Data block:
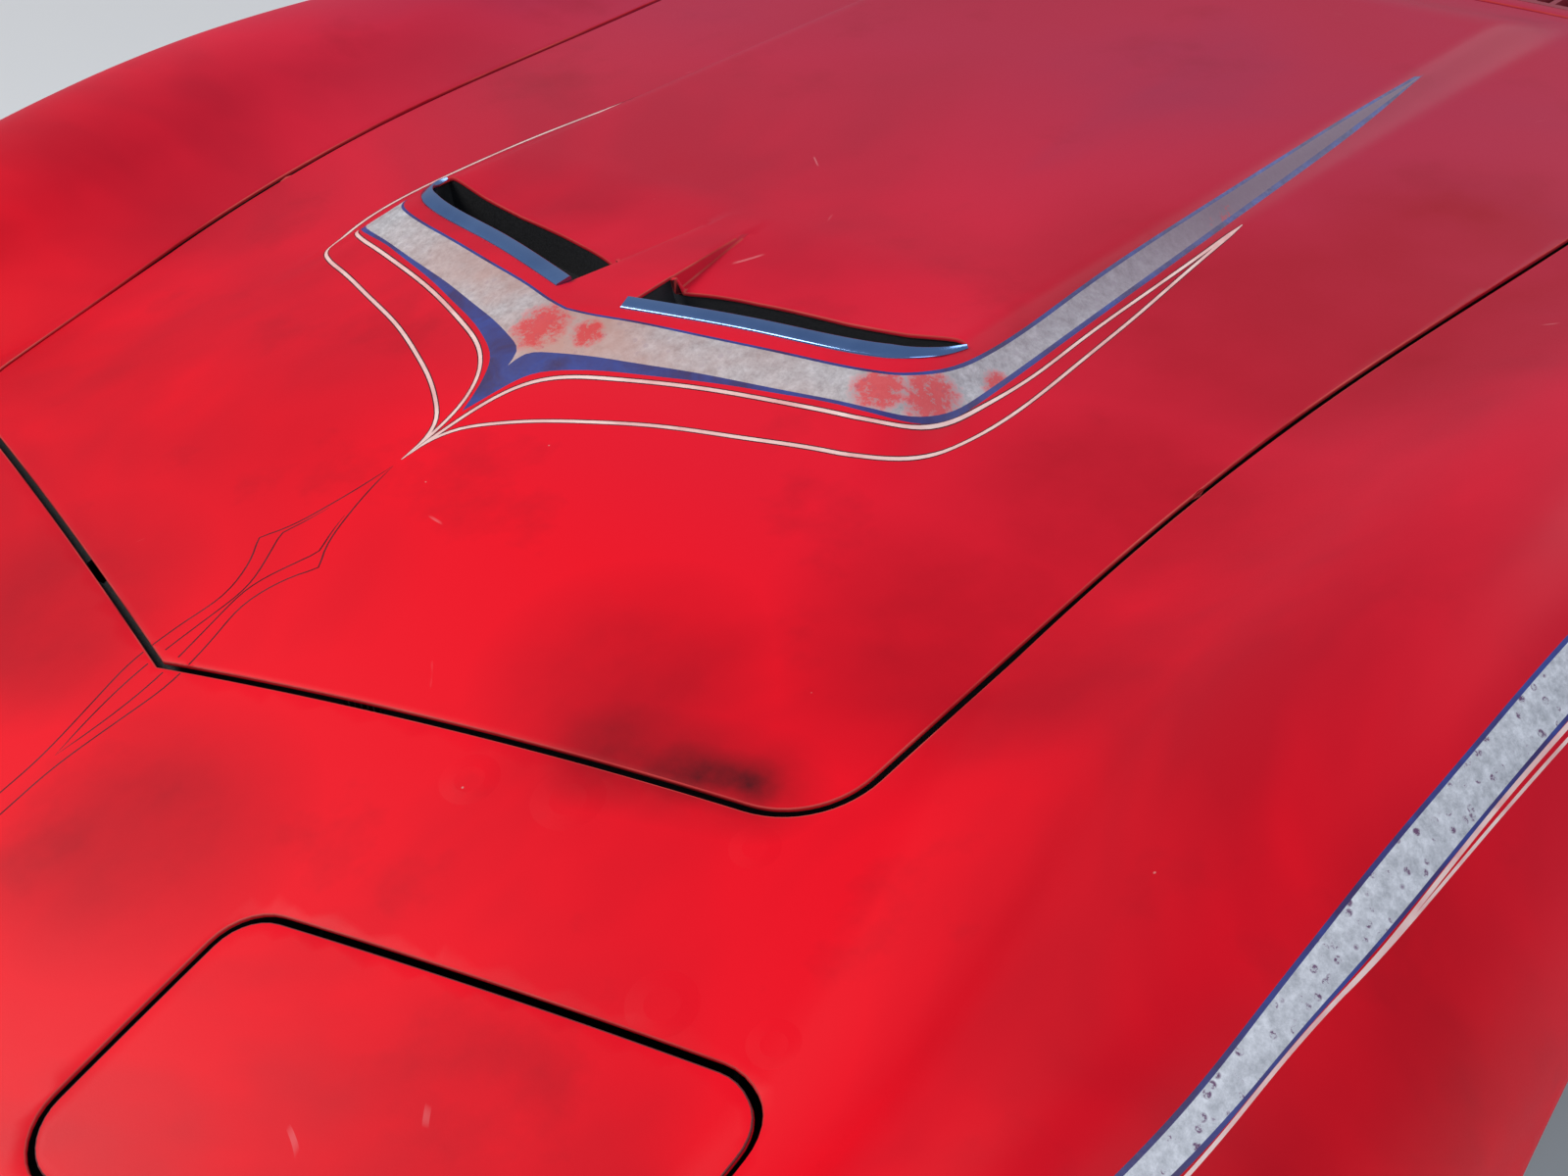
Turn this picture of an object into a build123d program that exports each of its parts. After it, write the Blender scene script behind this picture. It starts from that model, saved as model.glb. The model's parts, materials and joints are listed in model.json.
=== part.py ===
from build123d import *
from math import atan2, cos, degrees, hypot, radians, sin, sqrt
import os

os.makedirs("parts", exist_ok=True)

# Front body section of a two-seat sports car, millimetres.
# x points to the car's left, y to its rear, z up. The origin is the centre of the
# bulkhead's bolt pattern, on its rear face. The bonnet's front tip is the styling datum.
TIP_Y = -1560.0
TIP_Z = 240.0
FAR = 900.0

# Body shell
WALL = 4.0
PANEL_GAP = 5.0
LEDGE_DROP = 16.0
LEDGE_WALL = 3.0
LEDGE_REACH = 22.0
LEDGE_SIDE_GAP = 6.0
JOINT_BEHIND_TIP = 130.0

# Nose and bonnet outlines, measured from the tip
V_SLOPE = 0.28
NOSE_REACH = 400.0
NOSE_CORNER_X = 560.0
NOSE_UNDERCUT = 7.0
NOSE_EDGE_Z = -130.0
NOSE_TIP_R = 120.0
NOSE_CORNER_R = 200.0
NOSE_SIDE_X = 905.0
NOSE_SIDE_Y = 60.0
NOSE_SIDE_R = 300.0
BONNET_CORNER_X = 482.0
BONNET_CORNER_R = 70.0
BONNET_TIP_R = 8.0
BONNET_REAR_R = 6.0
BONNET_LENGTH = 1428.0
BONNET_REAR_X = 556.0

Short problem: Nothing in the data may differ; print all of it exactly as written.

Expected answer:
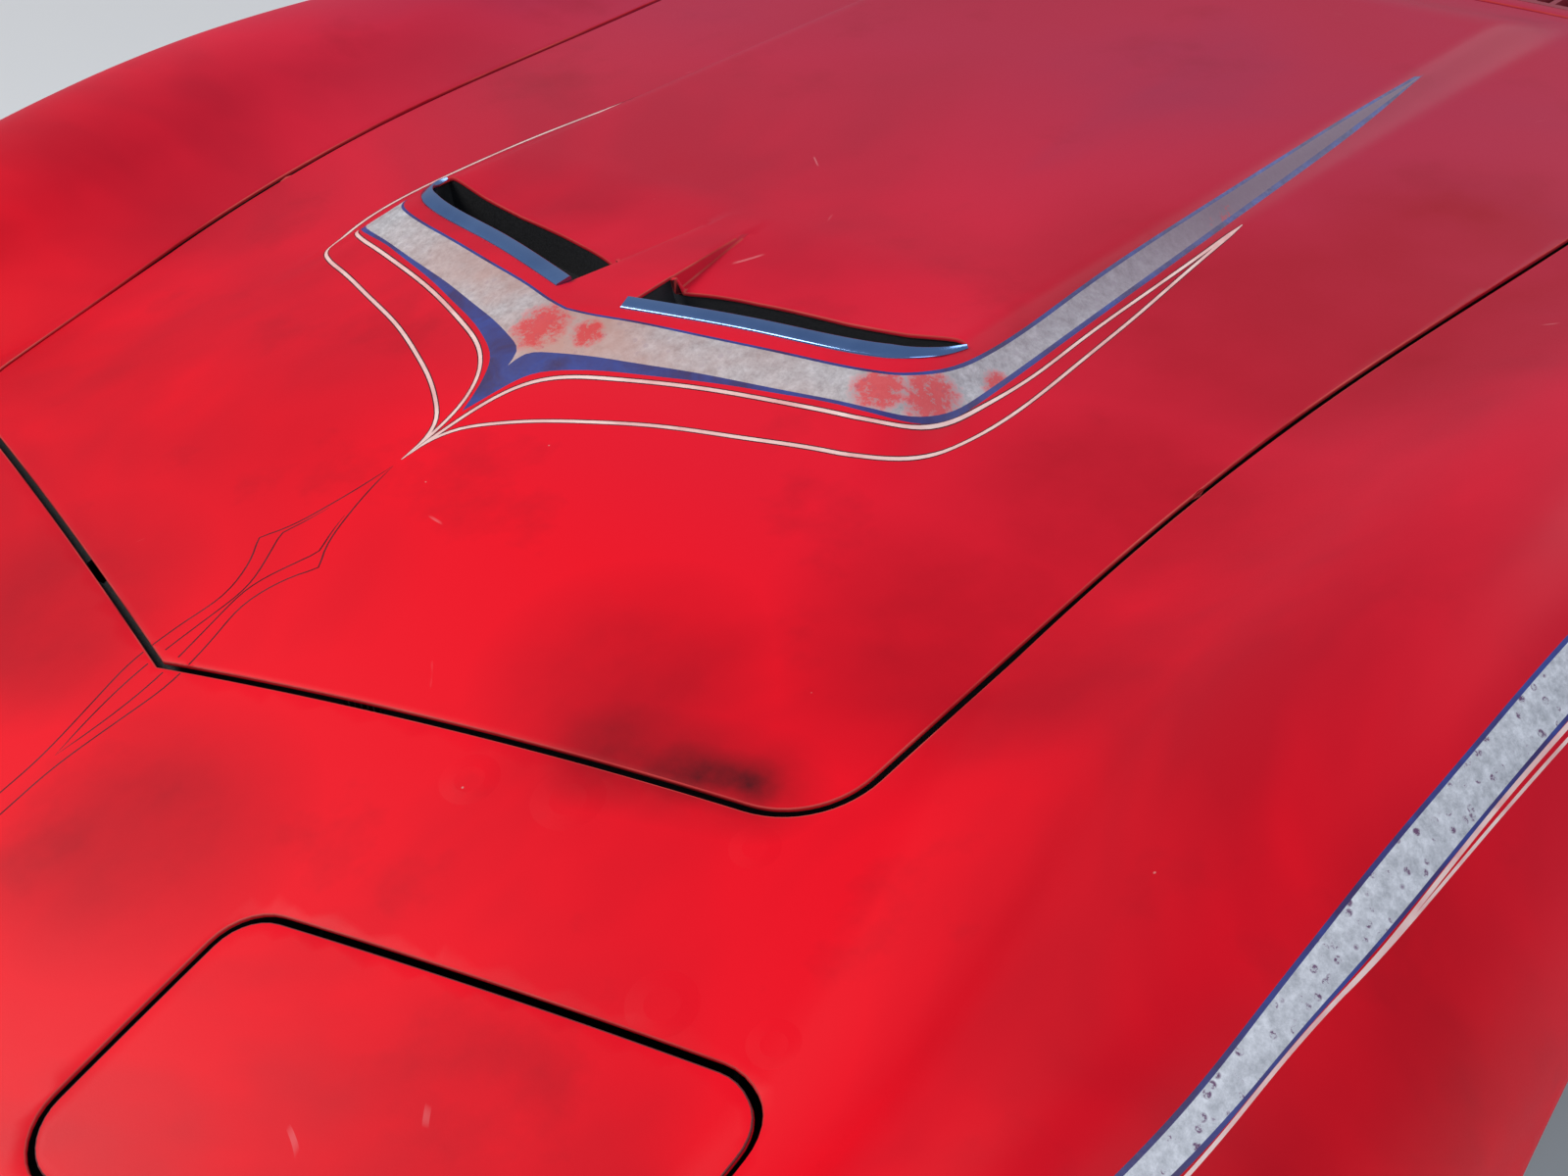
Turn this picture of an object into a build123d program that exports each of its parts. After it, write the Blender scene script behind this picture. It starts from that model, saved as model.glb. The model's parts, materials and joints are listed in model.json.
=== part.py ===
from build123d import *
from math import atan2, cos, degrees, hypot, radians, sin, sqrt
import os

os.makedirs("parts", exist_ok=True)

# Front body section of a two-seat sports car, millimetres.
# x points to the car's left, y to its rear, z up. The origin is the centre of the
# bulkhead's bolt pattern, on its rear face. The bonnet's front tip is the styling datum.
TIP_Y = -1560.0
TIP_Z = 240.0
FAR = 900.0

# Body shell
WALL = 4.0
PANEL_GAP = 5.0
LEDGE_DROP = 16.0
LEDGE_WALL = 3.0
LEDGE_REACH = 22.0
LEDGE_SIDE_GAP = 6.0
JOINT_BEHIND_TIP = 130.0

# Nose and bonnet outlines, measured from the tip
V_SLOPE = 0.28
NOSE_REACH = 400.0
NOSE_CORNER_X = 560.0
NOSE_UNDERCUT = 7.0
NOSE_EDGE_Z = -130.0
NOSE_TIP_R = 120.0
NOSE_CORNER_R = 200.0
NOSE_SIDE_X = 905.0
NOSE_SIDE_Y = 60.0
NOSE_SIDE_R = 300.0
BONNET_CORNER_X = 482.0
BONNET_CORNER_R = 70.0
BONNET_TIP_R = 8.0
BONNET_REAR_R = 6.0
BONNET_LENGTH = 1428.0
BONNET_REAR_X = 556.0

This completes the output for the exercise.